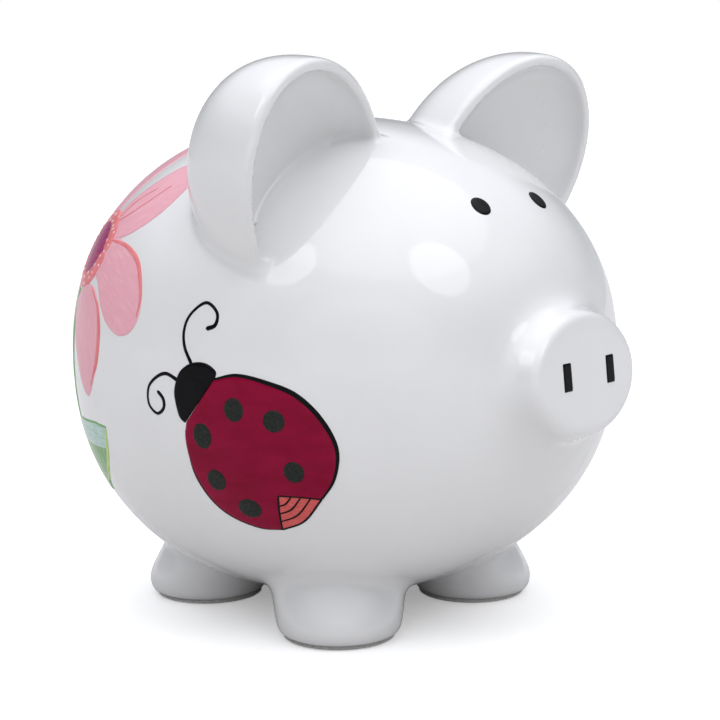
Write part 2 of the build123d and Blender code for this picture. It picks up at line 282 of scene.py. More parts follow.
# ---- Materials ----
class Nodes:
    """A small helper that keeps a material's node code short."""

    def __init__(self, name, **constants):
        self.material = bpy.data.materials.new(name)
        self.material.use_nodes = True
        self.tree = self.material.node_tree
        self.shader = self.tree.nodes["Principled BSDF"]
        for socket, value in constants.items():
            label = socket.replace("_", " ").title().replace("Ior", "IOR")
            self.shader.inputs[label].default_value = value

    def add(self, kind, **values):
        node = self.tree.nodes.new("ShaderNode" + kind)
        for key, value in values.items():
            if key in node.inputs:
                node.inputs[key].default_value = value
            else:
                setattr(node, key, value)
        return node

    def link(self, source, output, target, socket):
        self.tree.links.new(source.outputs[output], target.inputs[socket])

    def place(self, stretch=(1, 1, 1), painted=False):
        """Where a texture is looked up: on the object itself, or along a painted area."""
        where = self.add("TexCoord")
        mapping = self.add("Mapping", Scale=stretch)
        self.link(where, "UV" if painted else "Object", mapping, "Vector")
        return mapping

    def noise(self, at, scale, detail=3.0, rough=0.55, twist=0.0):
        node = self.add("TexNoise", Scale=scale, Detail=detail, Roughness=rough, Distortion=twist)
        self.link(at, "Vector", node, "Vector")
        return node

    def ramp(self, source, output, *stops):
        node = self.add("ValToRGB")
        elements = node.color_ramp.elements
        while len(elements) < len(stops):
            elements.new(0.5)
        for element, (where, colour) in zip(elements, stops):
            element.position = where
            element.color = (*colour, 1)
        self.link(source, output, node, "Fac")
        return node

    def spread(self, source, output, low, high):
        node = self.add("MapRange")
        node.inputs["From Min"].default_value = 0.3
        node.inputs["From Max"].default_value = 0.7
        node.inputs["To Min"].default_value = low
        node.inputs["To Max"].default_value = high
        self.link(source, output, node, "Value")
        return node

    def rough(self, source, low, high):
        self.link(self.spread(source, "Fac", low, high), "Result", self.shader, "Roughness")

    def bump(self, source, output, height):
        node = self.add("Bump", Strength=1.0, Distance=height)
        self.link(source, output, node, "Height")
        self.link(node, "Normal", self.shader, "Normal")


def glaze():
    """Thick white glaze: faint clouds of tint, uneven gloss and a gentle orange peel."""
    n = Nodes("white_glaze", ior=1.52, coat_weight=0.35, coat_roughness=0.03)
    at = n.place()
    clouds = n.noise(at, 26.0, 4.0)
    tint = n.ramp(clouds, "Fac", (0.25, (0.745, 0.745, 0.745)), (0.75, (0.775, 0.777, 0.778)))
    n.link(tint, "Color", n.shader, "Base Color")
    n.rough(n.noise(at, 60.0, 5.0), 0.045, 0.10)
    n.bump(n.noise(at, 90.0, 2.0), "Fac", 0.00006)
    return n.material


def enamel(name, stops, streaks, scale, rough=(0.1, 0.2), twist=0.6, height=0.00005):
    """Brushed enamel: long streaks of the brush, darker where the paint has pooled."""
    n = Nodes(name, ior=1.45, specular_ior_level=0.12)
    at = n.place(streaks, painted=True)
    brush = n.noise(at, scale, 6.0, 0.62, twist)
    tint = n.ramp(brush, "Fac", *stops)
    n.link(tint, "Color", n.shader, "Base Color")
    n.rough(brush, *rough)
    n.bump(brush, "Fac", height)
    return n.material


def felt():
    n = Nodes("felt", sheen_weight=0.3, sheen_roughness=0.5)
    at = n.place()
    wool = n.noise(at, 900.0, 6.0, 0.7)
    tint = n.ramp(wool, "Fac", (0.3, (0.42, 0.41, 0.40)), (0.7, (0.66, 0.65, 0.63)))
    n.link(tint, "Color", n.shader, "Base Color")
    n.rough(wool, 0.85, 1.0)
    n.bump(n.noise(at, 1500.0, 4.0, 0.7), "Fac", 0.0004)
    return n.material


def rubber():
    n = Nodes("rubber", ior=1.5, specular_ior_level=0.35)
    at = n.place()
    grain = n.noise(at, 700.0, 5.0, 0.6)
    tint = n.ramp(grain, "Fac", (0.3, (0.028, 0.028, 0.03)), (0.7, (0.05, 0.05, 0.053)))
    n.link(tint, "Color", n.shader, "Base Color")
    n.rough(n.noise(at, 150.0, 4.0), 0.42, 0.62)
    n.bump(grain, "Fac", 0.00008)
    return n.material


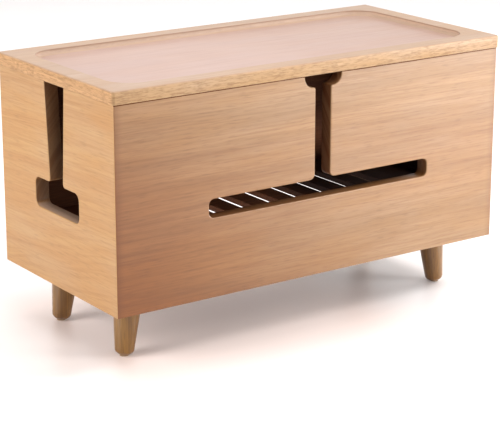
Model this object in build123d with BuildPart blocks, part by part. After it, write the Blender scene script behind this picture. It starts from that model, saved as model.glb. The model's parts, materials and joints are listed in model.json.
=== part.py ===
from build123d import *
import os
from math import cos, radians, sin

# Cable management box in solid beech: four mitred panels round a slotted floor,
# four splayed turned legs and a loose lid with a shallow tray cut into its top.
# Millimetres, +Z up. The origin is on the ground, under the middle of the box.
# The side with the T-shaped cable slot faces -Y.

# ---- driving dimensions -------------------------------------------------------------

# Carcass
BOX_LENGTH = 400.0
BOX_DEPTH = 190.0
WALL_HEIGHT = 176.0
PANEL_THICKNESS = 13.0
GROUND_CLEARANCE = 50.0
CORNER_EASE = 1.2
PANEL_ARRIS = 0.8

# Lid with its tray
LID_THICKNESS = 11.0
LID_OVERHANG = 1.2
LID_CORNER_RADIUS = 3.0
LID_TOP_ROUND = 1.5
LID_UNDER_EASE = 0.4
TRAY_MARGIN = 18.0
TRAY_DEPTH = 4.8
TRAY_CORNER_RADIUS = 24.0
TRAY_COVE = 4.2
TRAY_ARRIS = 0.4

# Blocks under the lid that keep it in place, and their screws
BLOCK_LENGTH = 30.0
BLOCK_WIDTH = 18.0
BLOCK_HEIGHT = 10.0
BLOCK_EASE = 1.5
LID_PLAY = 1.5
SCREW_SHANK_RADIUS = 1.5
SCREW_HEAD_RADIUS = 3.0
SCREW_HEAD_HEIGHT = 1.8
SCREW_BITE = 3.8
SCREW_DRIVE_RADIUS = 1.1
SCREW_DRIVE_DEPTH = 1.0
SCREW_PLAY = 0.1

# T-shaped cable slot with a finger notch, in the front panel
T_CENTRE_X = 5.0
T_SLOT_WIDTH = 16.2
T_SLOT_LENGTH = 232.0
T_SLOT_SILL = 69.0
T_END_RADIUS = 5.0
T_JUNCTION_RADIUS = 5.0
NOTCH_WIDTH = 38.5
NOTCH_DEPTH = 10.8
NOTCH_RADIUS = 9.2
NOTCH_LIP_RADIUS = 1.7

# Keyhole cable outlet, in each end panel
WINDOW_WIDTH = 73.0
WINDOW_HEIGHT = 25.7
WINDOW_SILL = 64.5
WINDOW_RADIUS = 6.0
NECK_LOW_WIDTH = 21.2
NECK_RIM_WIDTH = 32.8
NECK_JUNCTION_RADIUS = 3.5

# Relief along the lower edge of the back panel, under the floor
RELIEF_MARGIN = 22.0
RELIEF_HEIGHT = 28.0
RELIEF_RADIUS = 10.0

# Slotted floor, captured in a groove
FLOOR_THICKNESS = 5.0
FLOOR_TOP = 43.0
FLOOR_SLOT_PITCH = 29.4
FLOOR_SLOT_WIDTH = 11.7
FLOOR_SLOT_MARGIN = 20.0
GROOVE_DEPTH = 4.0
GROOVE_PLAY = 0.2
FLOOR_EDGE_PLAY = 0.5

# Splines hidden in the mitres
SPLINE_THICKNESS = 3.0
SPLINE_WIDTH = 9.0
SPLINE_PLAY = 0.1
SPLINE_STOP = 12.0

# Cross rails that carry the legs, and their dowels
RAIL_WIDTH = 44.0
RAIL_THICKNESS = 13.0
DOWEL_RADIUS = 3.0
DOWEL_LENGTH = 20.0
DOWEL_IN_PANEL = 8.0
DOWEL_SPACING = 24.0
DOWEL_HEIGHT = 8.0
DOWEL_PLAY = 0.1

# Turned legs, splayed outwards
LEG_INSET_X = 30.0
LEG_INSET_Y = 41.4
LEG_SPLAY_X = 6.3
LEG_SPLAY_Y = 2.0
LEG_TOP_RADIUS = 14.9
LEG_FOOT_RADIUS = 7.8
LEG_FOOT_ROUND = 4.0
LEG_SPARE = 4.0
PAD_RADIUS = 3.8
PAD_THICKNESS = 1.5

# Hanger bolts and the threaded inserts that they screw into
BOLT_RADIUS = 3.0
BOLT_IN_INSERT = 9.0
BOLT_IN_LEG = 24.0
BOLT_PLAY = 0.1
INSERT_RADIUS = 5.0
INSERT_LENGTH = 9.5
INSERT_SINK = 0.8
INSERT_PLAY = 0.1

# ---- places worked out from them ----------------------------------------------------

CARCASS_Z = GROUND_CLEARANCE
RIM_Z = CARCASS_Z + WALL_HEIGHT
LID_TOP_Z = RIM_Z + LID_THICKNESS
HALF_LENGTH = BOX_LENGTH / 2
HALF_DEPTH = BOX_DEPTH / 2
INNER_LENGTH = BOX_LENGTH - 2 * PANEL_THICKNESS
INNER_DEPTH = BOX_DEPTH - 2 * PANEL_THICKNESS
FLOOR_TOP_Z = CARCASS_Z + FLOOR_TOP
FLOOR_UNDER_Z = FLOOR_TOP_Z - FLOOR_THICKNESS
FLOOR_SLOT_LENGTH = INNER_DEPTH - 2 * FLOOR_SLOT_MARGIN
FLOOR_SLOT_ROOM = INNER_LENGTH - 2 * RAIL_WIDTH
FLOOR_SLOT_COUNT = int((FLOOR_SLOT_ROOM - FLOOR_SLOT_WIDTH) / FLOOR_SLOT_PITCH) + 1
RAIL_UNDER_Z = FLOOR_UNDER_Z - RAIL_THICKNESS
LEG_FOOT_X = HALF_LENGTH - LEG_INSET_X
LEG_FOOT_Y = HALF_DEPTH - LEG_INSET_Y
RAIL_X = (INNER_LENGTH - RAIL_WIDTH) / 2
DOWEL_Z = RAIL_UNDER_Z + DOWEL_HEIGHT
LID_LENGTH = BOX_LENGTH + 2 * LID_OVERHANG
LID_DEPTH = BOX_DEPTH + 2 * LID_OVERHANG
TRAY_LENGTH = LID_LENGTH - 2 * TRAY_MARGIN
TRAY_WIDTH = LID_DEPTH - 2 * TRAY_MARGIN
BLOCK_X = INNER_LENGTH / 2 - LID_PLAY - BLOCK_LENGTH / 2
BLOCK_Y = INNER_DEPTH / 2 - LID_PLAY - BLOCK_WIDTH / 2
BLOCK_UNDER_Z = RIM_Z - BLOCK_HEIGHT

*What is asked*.
Print from the first line through the line that contains "small helper that", please, including both, and leave out every line outside that stretch.

*Problem solution*.
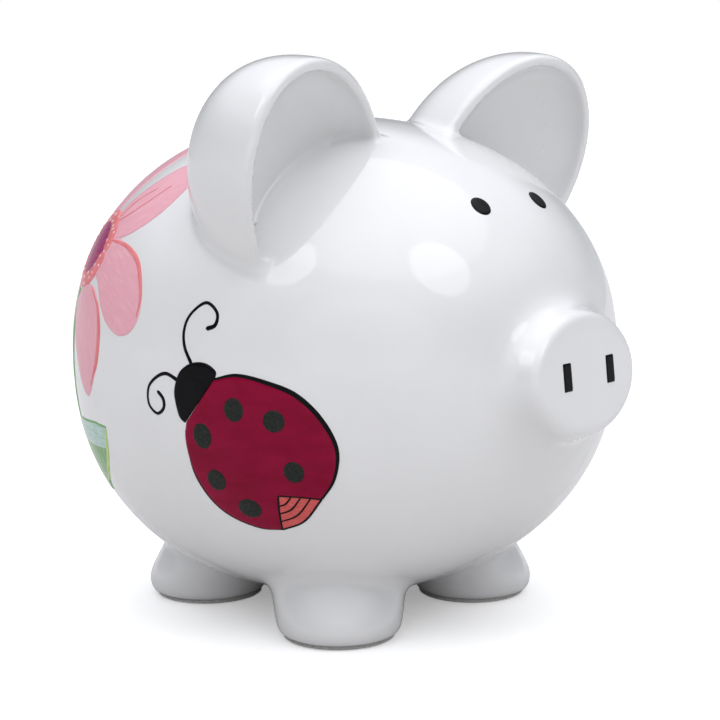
Write part 2 of the build123d and Blender code for this picture. It picks up at line 282 of scene.py. More parts follow.
# ---- Materials ----
class Nodes:
    """A small helper that keeps a material's node code short."""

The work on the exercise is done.